What tells in holdin your grip on your district is to go right down among the poor families and help them. I've got a regular system for this. If there's a fire in Ninth or Tenth or Eleventh Avenue, for example, any hour of the day or night, I'm usually there with some of my election district captains as soon as the fore engines. If a family is burned out I don't I don't ask them if they are Republicans or Democrats, and I don't refer them to the Charity Organization Society, which would investigate their case in a month or two and decide if they are worthy of help about the time they are dead from starvation. I just get quarters for them, buy clothes for them if their clothes were all burned up, and fix them up until they get things runnin' again. It's philanthropy, but it's politics too - mighty good politics. Who can tell me how many votes one of those fires brings me? The poor are the most grateful people in the world, and, let me tell you, they have more friends in their neighborhoods than the rich have in theirs...

Question 1: What did the boss expect from the people, and their friends, who he helped? Do you believe the families like this, and their friends, were getting more from the Boss than they gave back? Explain your answer.

Another thing, I can always get a deserving man a job. I make it a point to keep track of jobs, and it seldom happens that I don't have a few up my sleeve ready for use.

I hear a young feller that's proud of his voice... I ask him to join our Glee Club. He comes up and sings, and he's a follower of Plunkitt for life. Another young feller gains a reputation as a baseball player in a vacant lot. I bring him into our baseball club. That fixes him. You'll find him working for my ticket at the polls next election. I rope them all in by givin' them opportunities to show off themselves off. I don't trouble them with political arguments.

--George Washington Plunkitt, Politician, New York, 1889

Question 2: To what extent does Plunkitt care whether or not his voters understand his politics? Does he believe people need to agree with him to support him? Write one example from this section to defend your answer.

Machines would grant jobs and government building contracts to those that did them favors. Sometimes the favor was voting and party work in getting others to vote. In the case of business, however, money was the key. When the machine gave out a contract to have something built it was expected that they would get money back in return in the form of kickbacks. The contract would then cost the city more then it needed to be. In paying for the building and kickback the city would raise taxes. In short, the taxpayers were robbed! This was known as graft.

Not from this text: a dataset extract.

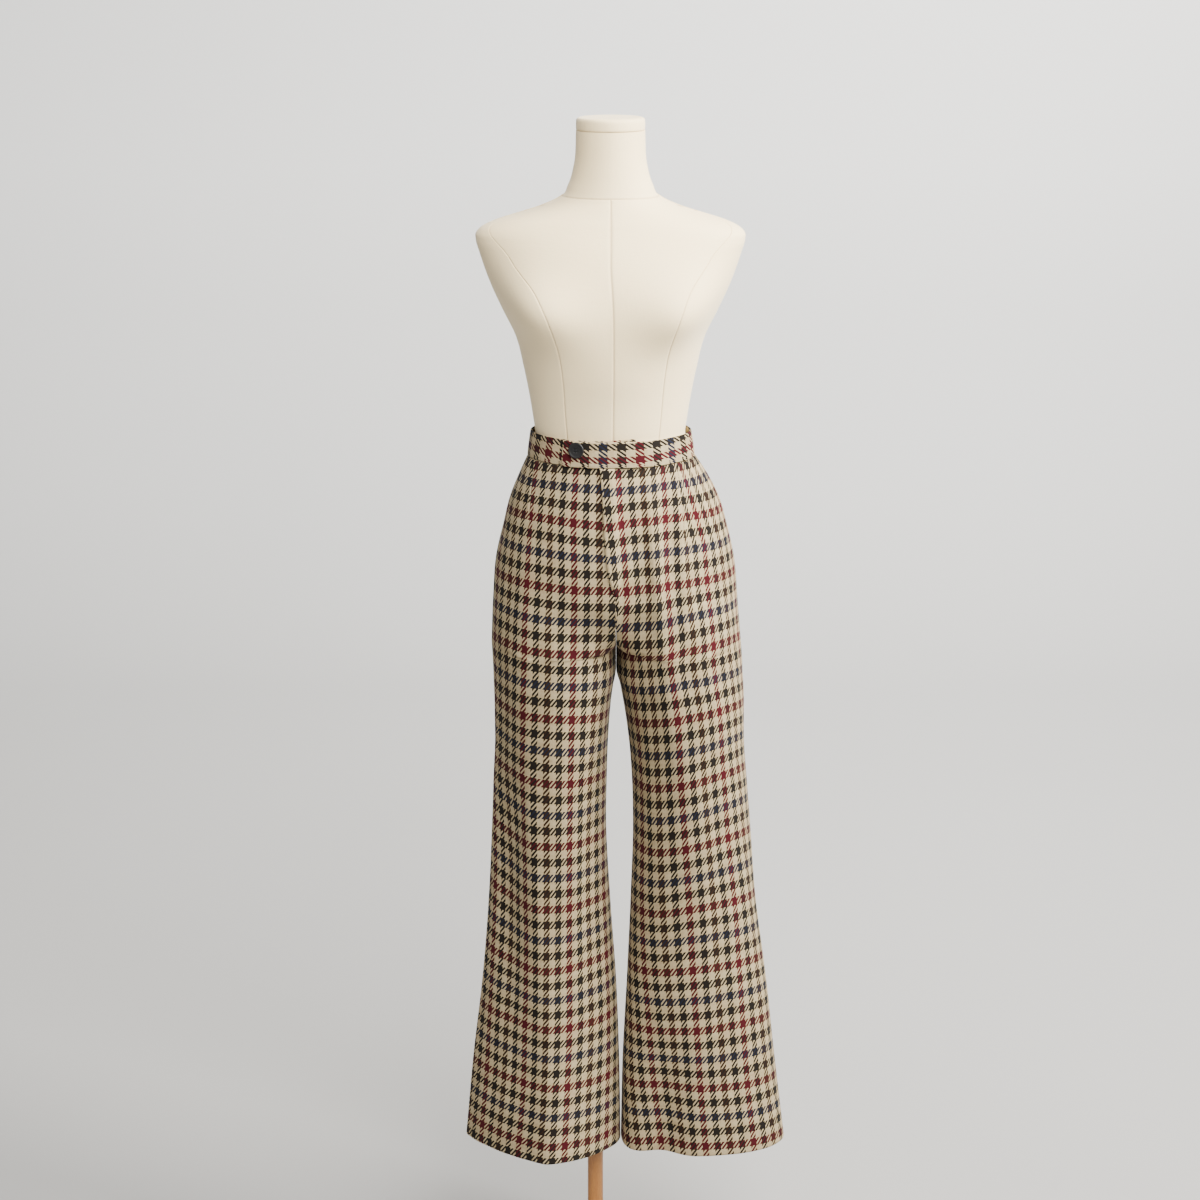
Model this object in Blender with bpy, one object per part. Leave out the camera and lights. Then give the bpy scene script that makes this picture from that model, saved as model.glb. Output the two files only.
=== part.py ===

Question 3: Graft sounds pretty bad, and it is, but give an example based on this section of how it could actually help the city government where a machine existed.

Political machines also often accepted payments from criminal enterprises in exchange for protection from police interference with their activities. In New York City, for example, protection money paid by gambling and prostitution rackets offered the infamous political machine led by William Marcy Tweed a steady source of income during the mid-19th century. On election day, a massed army of small-time thugs and hoodlums returned the favors of the Tweed Ring by stuffing ballot boxes with votes for Tweed and intimidating voters.

Question 4: Based on this final section, as well as everything you have read on these pages, do you believe Political Machines were more interested in the well-being of the people living in their cities, or in their self-interests for wealth and power? Use at least one example to defend your position.